Equities were higher in Japan and South Korea, while Hong Kong declined and China wavered as investors assessed measures to tackle headwinds in the economy from Covid-led lockdowns. U.S. futures gained after stocks ended little changed in thin trading Monday.
Treasuries yields dipped after the long end declined Monday. St. Louis Fed President James Bullard said that rate increases of 75 basis points — while not the base case — shouldn’t be ruled out as the central bank needs to move quickly to combat inflation. Australian bond yields jumped.
The dollar held an advance. The yen is in the midst of the longest losing streak in at least half a century. Oil gave back some of its overnight gains.
Treasury yields are around the highest in more than three years as investors debate whether inflation is peaking. A jump in energy costs highlighted price concerns, as U.S. natural gas prices surged to the highest intraday level in more than 13 years.
Disruptions to supply chains from China’s lockdowns and to commodity flows from the war are keeping upward pressures on prices at a time when global growth is tipped to slow. The World Bank cut its forecast for global economic expansion this year on Russia’s invasion of Ukraine.
“Yield spikes have often spelled trouble for stocks, but we believe the past is an imperfect guide in a world shaped by supply shocks,” BlackRock Investment Institute strategists led by Wei Li, global chief investment strategist, said in a note. “We see central banks normalizing quickly – but not slamming the brakes on the economy. This should keep real yields low and underpin equity valuations.”
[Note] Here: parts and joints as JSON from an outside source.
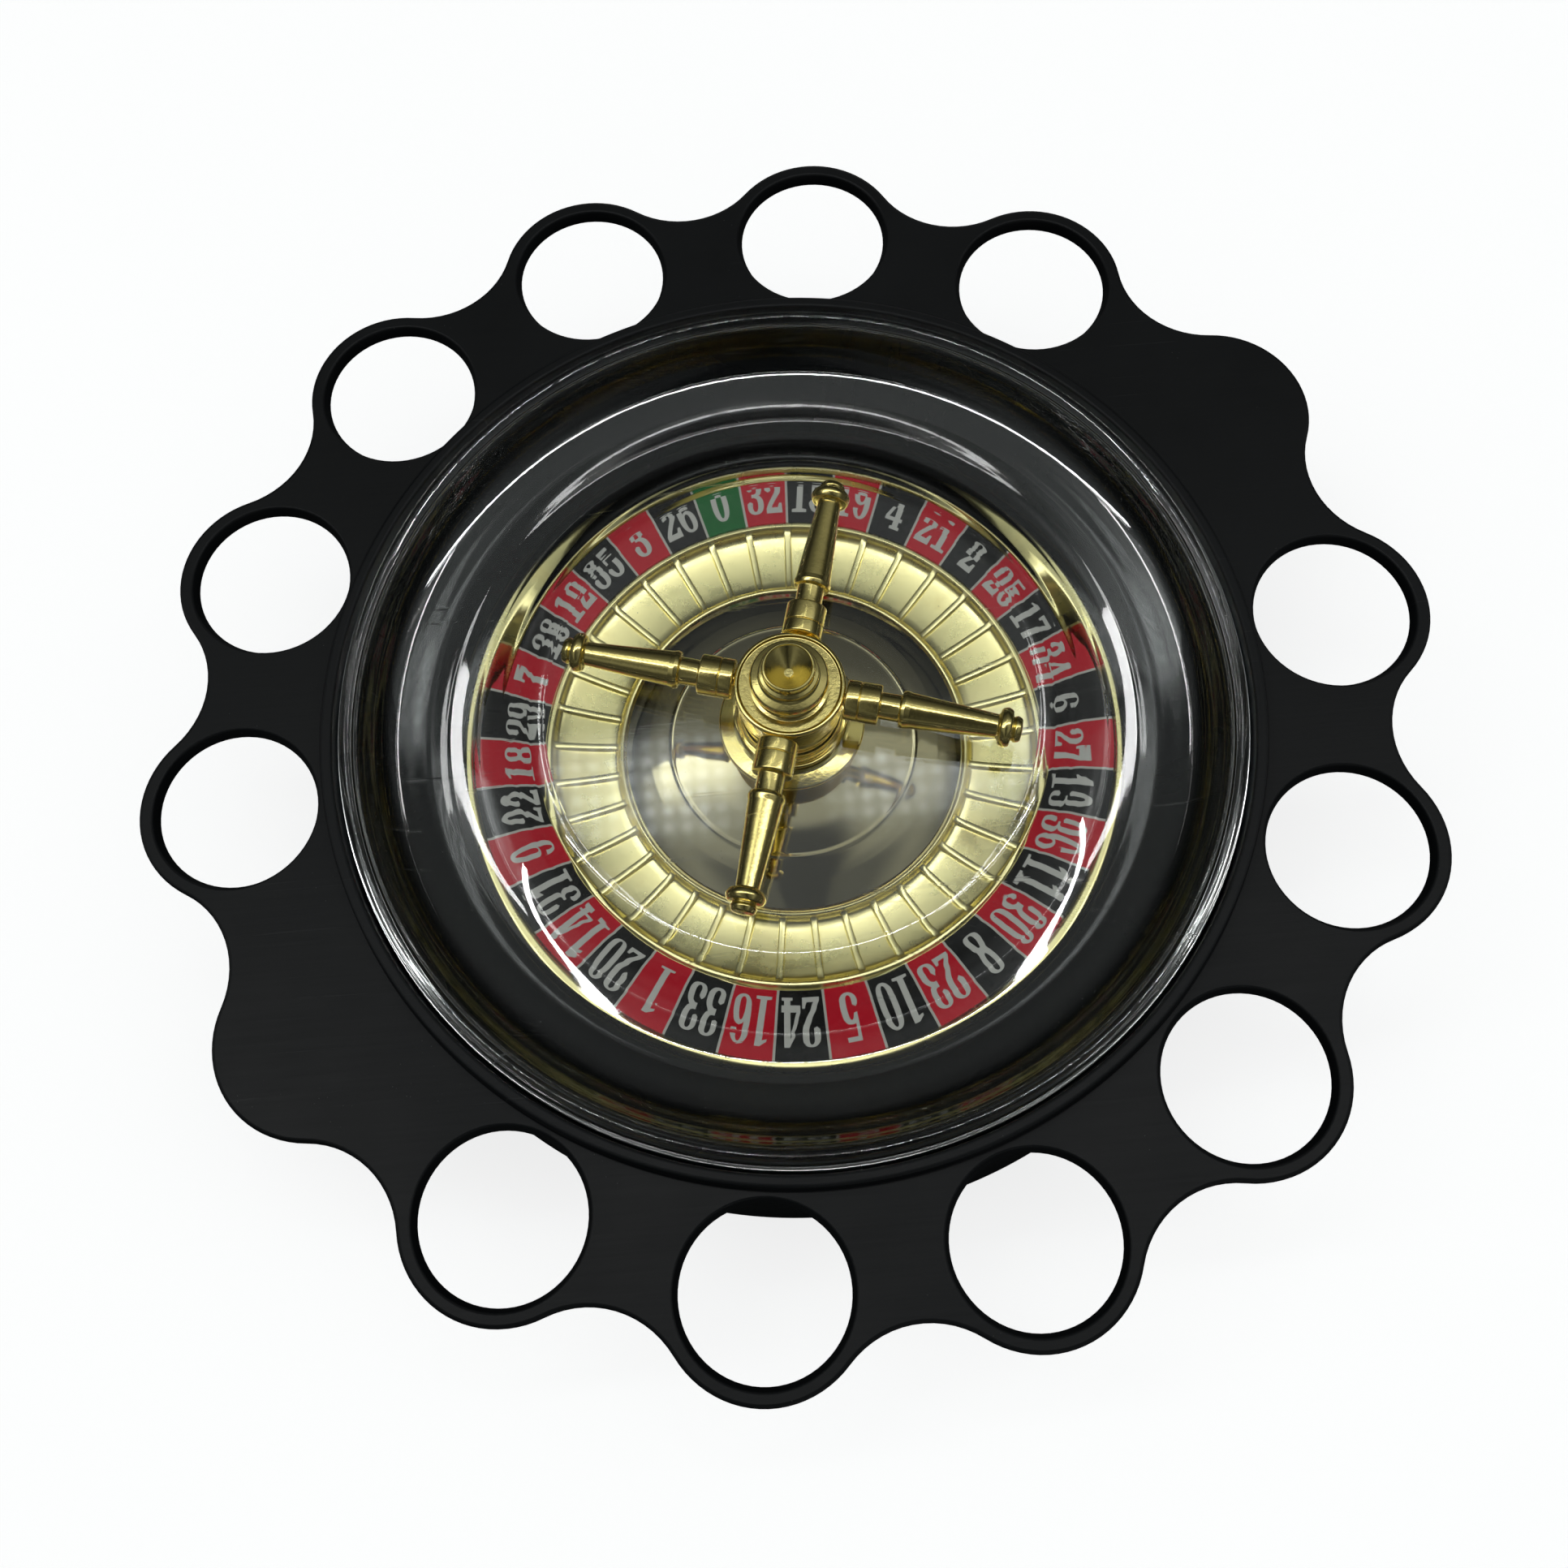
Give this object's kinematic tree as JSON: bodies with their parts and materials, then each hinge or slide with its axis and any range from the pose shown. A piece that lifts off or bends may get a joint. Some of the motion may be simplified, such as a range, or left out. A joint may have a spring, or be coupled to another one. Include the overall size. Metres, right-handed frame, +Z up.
{
  "type": "roulette wheel",
  "caption": "Party roulette wheel: scalloped tray with glass holes around a covered bowl, a numbered spinning rotor and a gold four-armed turret.",
  "frame": {"origin": "on the wheel's axis at the table the feet stand on", "axes": "+Z up along the wheel's axis, +Y away from a person looking at the wheel with the zero pocket at the far side"},
  "size_m": [0.2802, 0.2794, 0.067],
  "materials": {
    "satin_black": "satin moulded black",
    "gloss_black": "high gloss black",
    "clear_plastic": "clear moulded plastic, polished",
    "black_rubber": "matt rubber",
    "steel": "zinc plated",
    "nylon": "natural nylon",
    "brass": "turned brass",
    "gold_plate": "bright gold plating",
    "number_print": "printed number ring in red, black and green",
    "champagne_mirror": "polished metal mirror"
  },
  "bodies": {
    "base": {"glass_tray": "satin_black", "base_plate": "satin_black", "bowl": "gloss_black", "clear_cover": "clear_plastic", "rubber_foot_1": "black_rubber", "rubber_foot_2": "black_rubber", "rubber_foot_3": "black_rubber", "rubber_foot_4": "black_rubber", "base_screw_1": "steel", "base_screw_2": "steel", "base_screw_3": "steel", "base_screw_4": "steel", "spindle": "steel", "spindle_washer": "steel", "spindle_nut": "steel", "thrust_washer": "nylon"},
    "wheel": {"rotor": "gold_plate", "rotor_bushing": "brass", "number_ring": "number_print", "centre_dome": "champagne_mirror", "turret_collar": "gold_plate", "turret_barrel": "gold_plate", "turret_hub": "gold_plate", "turret_arm_1": "gold_plate", "turret_arm_2": "gold_plate", "turret_arm_3": "gold_plate", "turret_arm_4": "gold_plate", "turret_knob": "gold_plate", "turret_stud": "steel"}
  },
  "joints": [
    {"name": "wheel_spin", "type": "hinge", "parent": "base", "child": "wheel", "pos_m": [0, 0, 0.02], "axis": [0, 0, 1], "continuous": true}
  ]
}
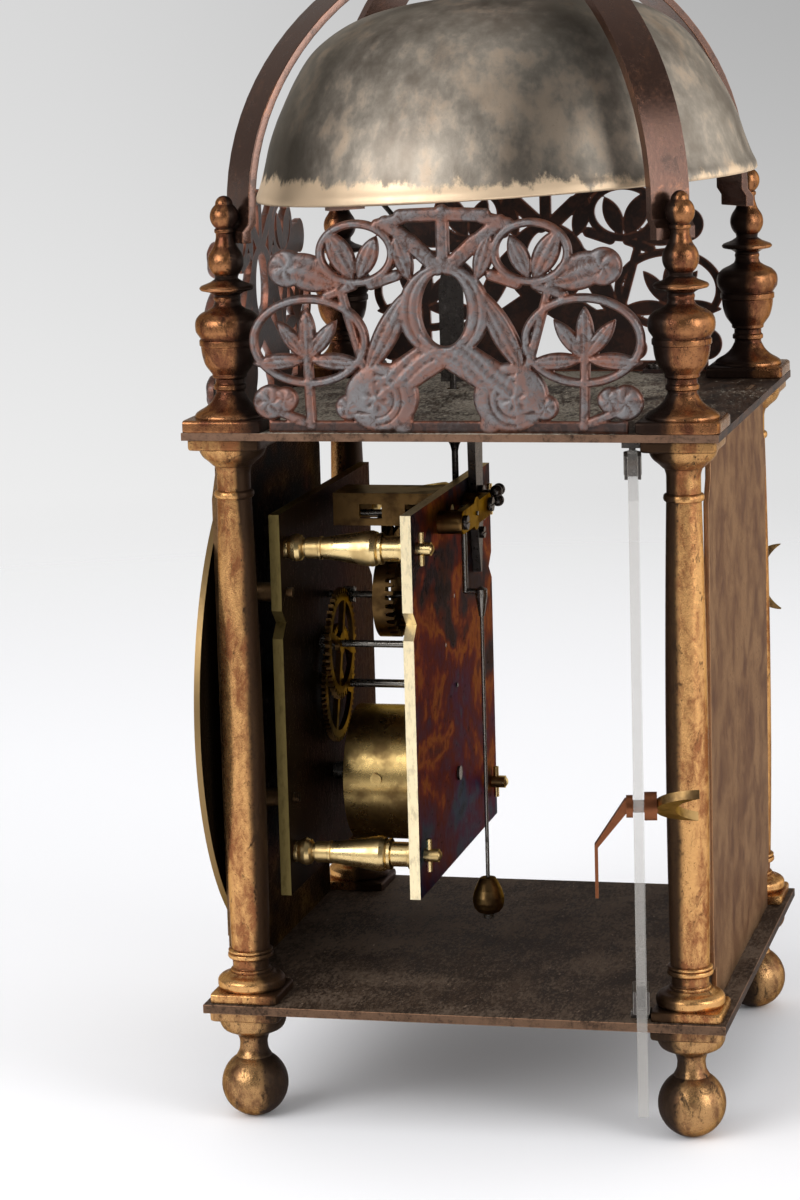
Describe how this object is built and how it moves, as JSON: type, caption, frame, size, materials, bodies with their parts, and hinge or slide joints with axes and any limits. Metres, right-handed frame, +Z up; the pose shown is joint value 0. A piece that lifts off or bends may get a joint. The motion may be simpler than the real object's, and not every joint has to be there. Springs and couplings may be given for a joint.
{
  "type": "lantern clock",
  "caption": "Brass lantern clock: ring dial, columns, glazed side doors, verge movement with short pendulum, pierced frets, and a bell under crossed straps",
  "frame": {"origin": "on the floor under the centre of the four columns", "axes": "+X to the right as seen from the dial, -Y the way the dial faces, +Z up"},
  "size_m": [0.3067, 0.1525, 0.3747],
  "materials": {
    "dark_plate": "dark brown-grey tarnished brass plate, dusty",
    "aged_brass": "aged golden-brown brass, dull in the hollows",
    "red_brass": "glossy red-brown patina over turned brass",
    "fret_brass": "copper-brown brass with a grey-blue bloom",
    "steel": "darkened steel, polished where it turns",
    "bell_metal": "pewter-grey bell metal with tan patches and a paler rim",
    "strap_iron": "dark brown straps with worn copper-coloured edges",
    "black_wax": "black engraver's wax in the numerals",
    "polished_brass": "polished yellow brass",
    "glass": "clear window glass with a faint green edge",
    "red_copper": "red-copper coloured latch strip",
    "movement_plate": "brass plate with an iridescent tarnish in upright streaks"
  },
  "bodies": {
    "case": {"base_plate": "dark_plate", "top_plate": "dark_plate", "column_front_right": "aged_brass", "column_back_right": "aged_brass", "column_back_left": "aged_brass", "column_front_left": "aged_brass", "feet": "aged_brass", "finial_front_right": "red_brass", "finial_back_right": "red_brass", "finial_back_left": "red_brass", "finial_front_left": "red_brass", "fret_front": "fret_brass", "fret_right": "fret_brass", "fret_left": "fret_brass", "screws": "steel", "bell": "bell_metal", "bell_strap_lower": "strap_iron", "bell_strap_upper": "strap_iron", "bell_stud": "steel", "bell_nut": "steel", "top_finial": "red_brass", "dial_plate": "dark_plate", "chapter_ring": "aged_brass", "numerals": "black_wax", "case_back": "dark_plate", "hinge_lugs": "steel", "movement_front": "movement_plate", "movement_back": "movement_plate", "movement_pillars": "polished_brass", "potences": "polished_brass", "back_cock": "polished_brass", "hammer_bracket": "steel"},
    "centre": {"centre_arbor": "steel", "centre_wheel": "polished_brass", "cannon_pinion": "steel", "minute_hand": "steel"},
    "hour": {"hour_wheel": "polished_brass", "hour_hand": "steel"},
    "minute_wheel": {"minute_wheel": "polished_brass"},
    "barrel": {"barrel": "polished_brass"},
    "winding": {"barrel_arbor": "steel", "ratchet_wheel": "polished_brass"},
    "click": {"click": "steel"},
    "third": {"third_arbor": "steel", "third_wheel": "polished_brass"},
    "contrate": {"contrate_arbor": "steel", "contrate_wheel": "polished_brass"},
    "crown": {"crown_wheel": "polished_brass"},
    "pendulum": {"verge": "steel", "pendulum_rod": "steel", "bob": "polished_brass"},
    "hammer": {"hammer": "steel"},
    "door_right": {"door_glass_right": "glass", "door_clips_right": "steel"},
    "door_left": {"door_glass_left": "glass", "door_clips_left": "steel"},
    "latch_right": {"latch_right": "red_copper", "crescent_right": "polished_brass"},
    "latch_left": {"latch_left": "red_copper", "crescent_left": "polished_brass"}
  },
  "joints": [
    {"name": "centre_turn", "type": "hinge", "parent": "case", "child": "centre", "pos_m": [0, 0, 0.10781], "axis": [0, 1, 0], "continuous": true},
    {"name": "hour_turn", "type": "hinge", "parent": "case", "child": "hour", "pos_m": [0, 0, 0.10781], "axis": [0, 1, 0], "continuous": true},
    {"name": "minute_wheel_turn", "type": "hinge", "parent": "case", "child": "minute_wheel", "pos_m": [-0.01, 0, 0.10781], "axis": [0, 1, 0], "continuous": true},
    {"name": "barrel_turn", "type": "hinge", "parent": "case", "child": "barrel", "pos_m": [0, 0, 0.08251], "axis": [0, 1, 0], "continuous": true},
    {"name": "third_turn", "type": "hinge", "parent": "case", "child": "third", "pos_m": [0.012, 0, 0.12151], "axis": [0, 1, 0], "continuous": true},
    {"name": "contrate_turn", "type": "hinge", "parent": "case", "child": "contrate", "pos_m": [0, 0, 0.13327], "axis": [0, 1, 0], "continuous": true},
    {"name": "crown_turn", "type": "hinge", "parent": "case", "child": "crown", "pos_m": [0, -0.028, 0.145], "axis": [0, 0, 1], "continuous": true},
    {"name": "winding_turn", "type": "hinge", "parent": "case", "child": "winding", "pos_m": [0, 0, 0.08251], "axis": [0, 1, 0], "continuous": true},
    {"name": "click_lift", "type": "hinge", "parent": "case", "child": "click", "pos_m": [0.00252, 0, 0.09679], "axis": [0, 1, 0], "range_deg": [-15, 0]},
    {"name": "pendulum_swing", "type": "hinge", "parent": "case", "child": "pendulum", "pos_m": [0, -0.007, 0.15661], "axis": [0, 1, 0], "range_deg": [-12, 12]},
    {"name": "hammer_swing", "type": "hinge", "parent": "case", "child": "hammer", "pos_m": [-0.026, -0.0194, 0.19], "axis": [0, 0, 1], "range_deg": [0, 25]},
    {"name": "door_right_hinge", "type": "hinge", "parent": "case", "child": "door_right", "pos_m": [0.064, 0.0475, 0.11], "axis": [0, 0, 1], "range_deg": [-100, 0]},
    {"name": "door_left_hinge", "type": "hinge", "parent": "case", "child": "door_left", "pos_m": [-0.064, 0.0475, 0.11], "axis": [0, 0, 1], "range_deg": [-13, 87]},
    {"name": "latch_right_turn", "type": "hinge", "parent": "door_right", "child": "latch_right", "pos_m": [0.14475, 0.06174, 0.10975], "axis": [-0.1736, 0.9848, 0], "range_deg": [-100, 100]},
    {"name": "latch_left_turn", "type": "hinge", "parent": "door_left", "child": "latch_left", "pos_m": [-0.14589, 0.04321, 0.11405], "axis": [-0.0523, 0.9986, 0], "range_deg": [-100, 100]}
  ],
  "couplings": [
    {"joint": "hour_turn", "follows": "centre_turn", "ratio": 0.083333},
    {"joint": "minute_wheel_turn", "follows": "centre_turn", "ratio": -0.33333},
    {"joint": "barrel_turn", "follows": "centre_turn", "ratio": -0.11111},
    {"joint": "third_turn", "follows": "centre_turn", "ratio": -7.5},
    {"joint": "contrate_turn", "follows": "centre_turn", "ratio": 52.5},
    {"joint": "crown_turn", "follows": "centre_turn", "ratio": 262.5}
  ]
}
In China, markets are also awaiting the release of loan prime rates on Wednesday after the People’s Bank of China reduced the reserve requirement ratio for most banks Friday but refrained from cutting interest rates.
“The unwillingness to loosen monetary policy further before Covid is under control means that market sentiment will probably remain bleak in coming weeks,” the Gavekal Dragonomics team wrote in a note Monday. “However, equities will rally even harder if lockdowns lift and policymakers start to make up for lost growth with additional easing measures.”
Meanwhile, Ukrainian President Volodymyr Zelenskiy said Monday that Russian forces had begun the campaign to conquer the Donbas region in Ukraine’s east as Moscow continues moving troops and material into that part of the country.